A well-planned leverage strategy includes a clear understanding of margin requirements and the potential impact on the trading account. Scalpers should always have a clear exit strategy for each trade and be prepared to act quickly if the market moves against them.
Conclusion
Forex scalping is a unique trading strategy that requires a combination of technical knowledge, psychological resilience and a willingness to continuously learn. This strategy can be highly profitable for those who are willing to invest time and effort in developing the necessary skills and discipline. However, it is important to remember that scalping carries significant risks and requires strict risk management. Continually improving their skills and adapting to market changes will help traders maximise the benefits of this strategy.
FAQ
What is Forex scalping?
Forex scalping is a trading strategy that involves making many trades quickly throughout the day to capitalise on small short-term market fluctuations.
What personal qualities are needed to be a successful scalper?

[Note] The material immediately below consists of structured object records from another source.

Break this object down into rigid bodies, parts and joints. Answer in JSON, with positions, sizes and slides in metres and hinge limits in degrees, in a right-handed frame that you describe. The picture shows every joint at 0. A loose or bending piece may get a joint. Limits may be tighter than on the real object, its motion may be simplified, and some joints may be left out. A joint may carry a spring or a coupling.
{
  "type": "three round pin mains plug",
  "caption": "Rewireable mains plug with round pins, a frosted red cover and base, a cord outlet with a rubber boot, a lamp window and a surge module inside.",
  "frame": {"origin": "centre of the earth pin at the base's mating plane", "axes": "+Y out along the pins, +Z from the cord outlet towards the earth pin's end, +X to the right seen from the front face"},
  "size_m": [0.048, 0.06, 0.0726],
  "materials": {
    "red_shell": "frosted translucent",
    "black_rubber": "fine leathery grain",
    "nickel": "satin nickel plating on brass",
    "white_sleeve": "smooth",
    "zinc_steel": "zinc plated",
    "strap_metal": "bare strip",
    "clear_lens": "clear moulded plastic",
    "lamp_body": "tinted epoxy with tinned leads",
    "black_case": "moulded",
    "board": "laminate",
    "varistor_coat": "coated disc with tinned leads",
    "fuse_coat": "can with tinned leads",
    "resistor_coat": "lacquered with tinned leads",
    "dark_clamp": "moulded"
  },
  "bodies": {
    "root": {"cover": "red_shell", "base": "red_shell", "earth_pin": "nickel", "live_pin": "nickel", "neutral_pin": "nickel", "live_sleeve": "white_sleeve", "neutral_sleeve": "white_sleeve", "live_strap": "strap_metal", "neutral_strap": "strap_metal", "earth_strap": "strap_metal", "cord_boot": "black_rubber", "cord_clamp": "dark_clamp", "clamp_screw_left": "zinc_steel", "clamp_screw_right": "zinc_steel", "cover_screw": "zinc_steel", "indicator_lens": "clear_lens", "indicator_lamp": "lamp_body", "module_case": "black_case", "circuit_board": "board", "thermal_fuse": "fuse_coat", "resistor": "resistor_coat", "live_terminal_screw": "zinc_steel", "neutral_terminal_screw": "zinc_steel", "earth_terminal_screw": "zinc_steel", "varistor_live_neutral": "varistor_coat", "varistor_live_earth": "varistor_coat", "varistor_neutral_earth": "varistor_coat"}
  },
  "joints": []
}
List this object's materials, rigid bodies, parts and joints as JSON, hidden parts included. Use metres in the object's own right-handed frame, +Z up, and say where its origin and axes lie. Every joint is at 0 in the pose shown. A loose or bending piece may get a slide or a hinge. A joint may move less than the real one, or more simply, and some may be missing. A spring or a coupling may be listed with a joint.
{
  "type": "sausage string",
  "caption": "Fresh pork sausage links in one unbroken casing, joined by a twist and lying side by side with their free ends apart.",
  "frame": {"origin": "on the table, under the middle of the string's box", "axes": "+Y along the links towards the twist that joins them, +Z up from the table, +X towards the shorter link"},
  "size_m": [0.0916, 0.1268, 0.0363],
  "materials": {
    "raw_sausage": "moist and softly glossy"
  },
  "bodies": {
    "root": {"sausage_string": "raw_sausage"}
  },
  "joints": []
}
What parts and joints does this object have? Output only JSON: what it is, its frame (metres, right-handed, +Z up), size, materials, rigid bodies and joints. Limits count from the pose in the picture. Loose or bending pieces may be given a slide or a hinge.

Survival under pressure, high level of concentration, discipline, agility, technological savvy, market understanding, patience, mental and physical stamina, risk tolerance and eagerness to learn are essential for successful scalping.
Is Forex scalping profitable?
Scalping can be profitable, but it also carries significant risks. Successful scalping requires strict risk management, discipline and consistent application of strategies.
What tools and platforms are needed for scalping?
Accurate technical indicators and advanced charting tools such as moving averages, Bollinger Bands, stochastic oscillator, RSI and MACD are necessary. It is important to choose reliable trading platforms.
Which currency pairs are suitable for scalping in 2024?
The best pairs for scalping include major pairs (EUR/USD, GBP/USD, USD/JPY), minor pairs (EUR/GBP, AUD/JPY) and exotic pairs (USD/TRY, EUR/ZAR) because of their liquidity, volatility and market dynamics.